「アラーの神」という表現は今では少なくなってきましたが、かつては至極一般的でした。この表現は、様々な神々の一つにイスラーム教徒にとっての「アラーの神」がいるとの認識に立っており、イスラームの世界観と齟齬があるおそれがあるとして次第に使われなくなってきました*1。
現在は、「アラーの神」の代わりに、「アッラー」あるいは「アッラーフ」という表現が使われるようになっています。例えば、『岩波イスラーム辞典』では「アッラー」が、『新イスラム事典』(平凡社)では「アッラーフ」が用いられています。

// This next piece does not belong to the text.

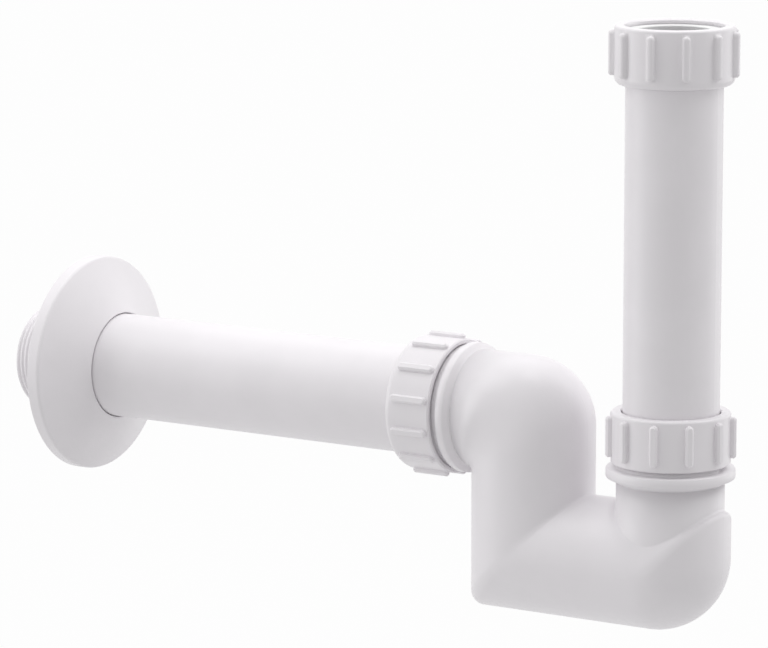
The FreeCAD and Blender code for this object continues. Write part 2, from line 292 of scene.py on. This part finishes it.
@dataclass(frozen=True)
class Finish:
    """One finish: its colour, its gloss and the fine texture of its surface.

    Sizes and heights of the texture are in millimetres.

    Attributes:
        name: Name of the material.
        colour: Colour where the surface is palest.
        roughness: Roughness on average.
        shade: Share of the colour that its darker clouds keep.
        grain: Which way the texture runs.
        grain_size: Size of the finest marks.
        grain_height: Height of the finest marks.
        swell_size: Size of the shallow swells.
        swell_height: Height of the shallow swells.
        cloud_size: Size of the clouds in colour and gloss.
        cloud_edge: Values of the noise at which a cloud starts and is full.
        cloud_gloss: How much the roughness changes with the clouds.
        grain_gloss: How much the roughness changes with the finest marks.
        parting: Height of the mould's parting line in the XZ plane, or 0 for none.
        parting_edge: Distances from that plane at which the line starts to fall and ends.
        ior: Index of refraction.
    """

    name: str
    colour: tuple[float, float, float]
    roughness: float
    shade: float = 0.975
    grain: Grain = Grain.EVEN
    grain_size: float = 0.5
    grain_height: float = 0.006
    swell_size: float = 9.0
    swell_height: float = 0.03
    cloud_size: float = 26.0
    cloud_edge: tuple[float, float] = (0.35, 0.65)
    cloud_gloss: float = 0.10
    grain_gloss: float = 0.08
    parting: float = 0.0
    parting_edge: tuple[float, float] = (0.05, 0.28)
    ior: float = 1.49

    def height(self, graph: Graph, place: Sock, fine: Sock, swell: Sock) -> Sock:
        """Works out how far the surface stands out.

        Args:
            graph: The material's nodes.
            place: The object's coordinates.
            fine: The finest marks, as noise.
            swell: The swells, as noise.

        Returns:
            The height, in mm.
        """
        texture = fine * self.grain_height + swell * self.swell_height
        if not self.parting:
            return texture
        across = graph.node("ShaderNodeSeparateXYZ", None, {"Vector": place}, "Y").away_from_zero()
        near, far = self.parting_edge
        return texture + (1.0 - across.rise(near * MM, far * MM)) * self.parting

    def material(self) -> bpy.types.Material:
        """Finds the finish's material, or makes it on first use.

        Returns:
            The material.
        """
        found = bpy.data.materials.get(self.name)
        if found:
            return found
        material = bpy.data.materials.new(self.name)
        material.use_nodes = True
        graph = Graph(material.node_tree)
        place = graph.node("ShaderNodeTexCoord", output="Object")
        along = graph.node("ShaderNodeMapping", None, {"Vector": place, "Scale": self.grain.value})
        cloud = graph.noise(place, self.cloud_size, detail=3.0)
        fine = graph.noise(along, self.grain_size)
        swell = graph.noise(along, self.swell_size, detail=1.0)
        height = self.height(graph, place, fine, swell)
        bump = graph.node(
            "ShaderNodeBump", None, {"Height": height, "Distance": MM, "Strength": 1.0}
        )
        gloss = (cloud - NOISE_MEAN) * self.cloud_gloss + (fine - NOISE_MEAN) * self.grain_gloss
        dark = tuple(channel * self.shade for channel in self.colour)
        shader = graph.node("ShaderNodeBsdfPrincipled", None, {
            "Base Color": graph.blend(cloud.rise(*self.cloud_edge), dark, self.colour),
            "Roughness": gloss + self.roughness,
            "Normal": bump,
            "IOR": self.ior,
        })
        graph.end("ShaderNodeOutputMaterial", shader)
        return material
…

「アッラー」と「アッラーフ」の違いは転写法の違いによって生じています。
つまり、『岩波イスラーム辞典』が「母音を伴わない子音および語末の子音(ハムザ ء 、アイン ع を除く)のカタカナ転写」*2として、「3)h:①語中:原則としてフ(例 Mahdī マフディー)。例外:Fahd ibn `Abd al-`Azīz Āl Sa`ūdの場合はファハド。②語末:表記しない(例 Muḥammad `Abduh ムハンマド・アブドゥ。③しかし、-wayhは原則としてワイヒと表記(例:Sībawayh スィーバワイヒ)。ただし、Buwayhは慣用に基づく例外としてブワイフとし、ブワイヒとしない。」*3と定めているのに対し、『新イスラム事典』は語末の子音について特に転写法を定めていません。
このような転写法の違いによって、Muḥammad `Abduhの表記は、『岩波イスラーム辞典』ではムハンマド・アブドゥ、『新イスラム事典』(平凡社)ではムハンマド・アブドゥフとなっていますが、当然ながらこの2つの言葉は同一人物を指しています。
アルファベットではこのような問題が生じないため、アラビア語の الله は Allāh(もしくは単にAllah)と転写されます。なお、ā はアー、ī はイー、ū はウーと「のばす母音」(長母音)を表します。
الله というアラビア語がどのように転写されたかを示したのが以下の図です。
なお、アッラーとアッラーフの違いは転写法の違いによって生じるため優越付けがたいものの、本ウェブサイトではインターネット上での検索の利便性などを考慮し、基本的にはアッラーを使い、必要に応じてアッラーフを用いるというように適宜使い分けています。
*1 ↑
「アラーの神」という日本語表現の問題点については、例えば大塚 和夫「アッラー,神,アラーの神 -イスラームの日本的理解をめぐる一考察」『国立民族学博物館研究報告 』9巻2号、1984や東長 靖『イスラームのとらえ方』山川出版社、1996年、9-12頁参照。なお、後者による『「アラーの神」という表現は「神の神」という意味になり、変である。』(11頁)との説明は、アッラーフという言葉がアラビア語の単語などを起源とする派生名詞であるとの説(後述)に依拠している。
*2 ↑
『岩波イスラーム辞典』 x頁参照。
*3 ↑
『岩波イスラーム辞典』 xi頁参照。